(Source records)
****************************************
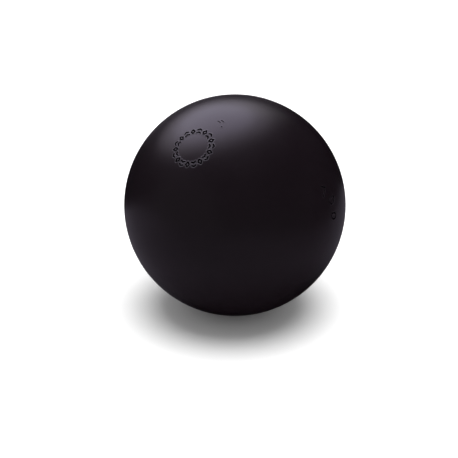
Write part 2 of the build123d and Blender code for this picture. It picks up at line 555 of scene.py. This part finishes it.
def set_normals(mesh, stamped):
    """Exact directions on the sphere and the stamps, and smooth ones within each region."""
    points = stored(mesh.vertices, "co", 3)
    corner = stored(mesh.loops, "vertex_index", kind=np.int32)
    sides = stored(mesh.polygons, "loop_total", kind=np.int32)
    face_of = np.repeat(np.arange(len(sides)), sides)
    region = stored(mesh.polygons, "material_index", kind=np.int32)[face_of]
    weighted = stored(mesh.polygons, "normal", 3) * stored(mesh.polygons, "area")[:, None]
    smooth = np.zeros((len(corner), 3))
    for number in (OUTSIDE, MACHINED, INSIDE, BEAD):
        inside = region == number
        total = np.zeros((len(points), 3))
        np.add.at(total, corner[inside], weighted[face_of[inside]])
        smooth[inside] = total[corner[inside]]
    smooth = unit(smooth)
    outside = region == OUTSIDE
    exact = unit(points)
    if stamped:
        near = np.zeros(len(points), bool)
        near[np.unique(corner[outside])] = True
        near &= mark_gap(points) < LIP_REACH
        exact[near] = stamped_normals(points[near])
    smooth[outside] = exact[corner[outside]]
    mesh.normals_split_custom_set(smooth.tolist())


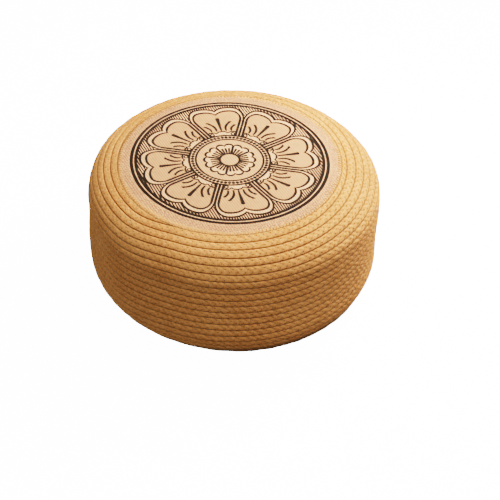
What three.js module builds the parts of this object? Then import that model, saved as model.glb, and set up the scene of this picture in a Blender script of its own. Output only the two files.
****************************************
- INSTRUCTION -
Restate the whole listing exactly.

- IN RESPONSE -
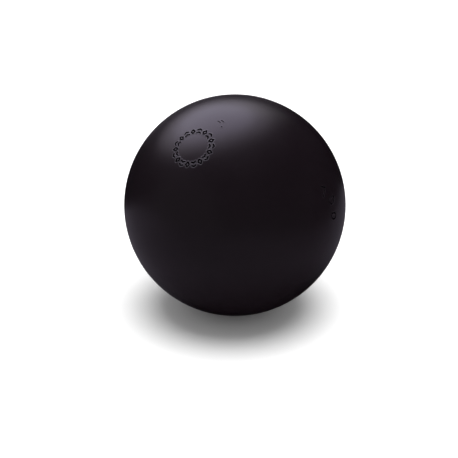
Write part 2 of the build123d and Blender code for this picture. It picks up at line 555 of scene.py. This part finishes it.
def set_normals(mesh, stamped):
    """Exact directions on the sphere and the stamps, and smooth ones within each region."""
    points = stored(mesh.vertices, "co", 3)
    corner = stored(mesh.loops, "vertex_index", kind=np.int32)
    sides = stored(mesh.polygons, "loop_total", kind=np.int32)
    face_of = np.repeat(np.arange(len(sides)), sides)
    region = stored(mesh.polygons, "material_index", kind=np.int32)[face_of]
    weighted = stored(mesh.polygons, "normal", 3) * stored(mesh.polygons, "area")[:, None]
    smooth = np.zeros((len(corner), 3))
    for number in (OUTSIDE, MACHINED, INSIDE, BEAD):
        inside = region == number
        total = np.zeros((len(points), 3))
        np.add.at(total, corner[inside], weighted[face_of[inside]])
        smooth[inside] = total[corner[inside]]
    smooth = unit(smooth)
    outside = region == OUTSIDE
    exact = unit(points)
    if stamped:
        near = np.zeros(len(points), bool)
        near[np.unique(corner[outside])] = True
        near &= mark_gap(points) < LIP_REACH
        exact[near] = stamped_normals(points[near])
    smooth[outside] = exact[corner[outside]]
    mesh.normals_split_custom_set(smooth.tolist())


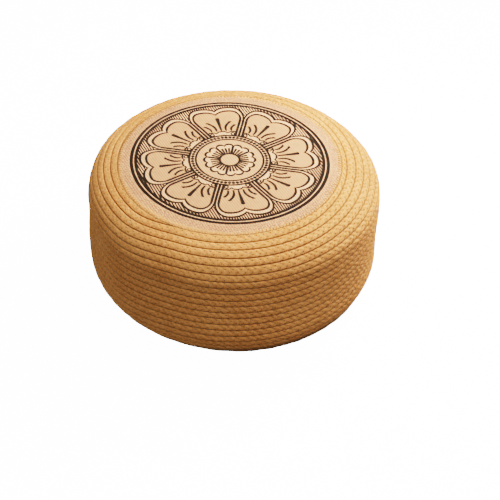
What three.js module builds the parts of this object? Then import that model, saved as model.glb, and set up the scene of this picture in a Blender script of its own. Output only the two files.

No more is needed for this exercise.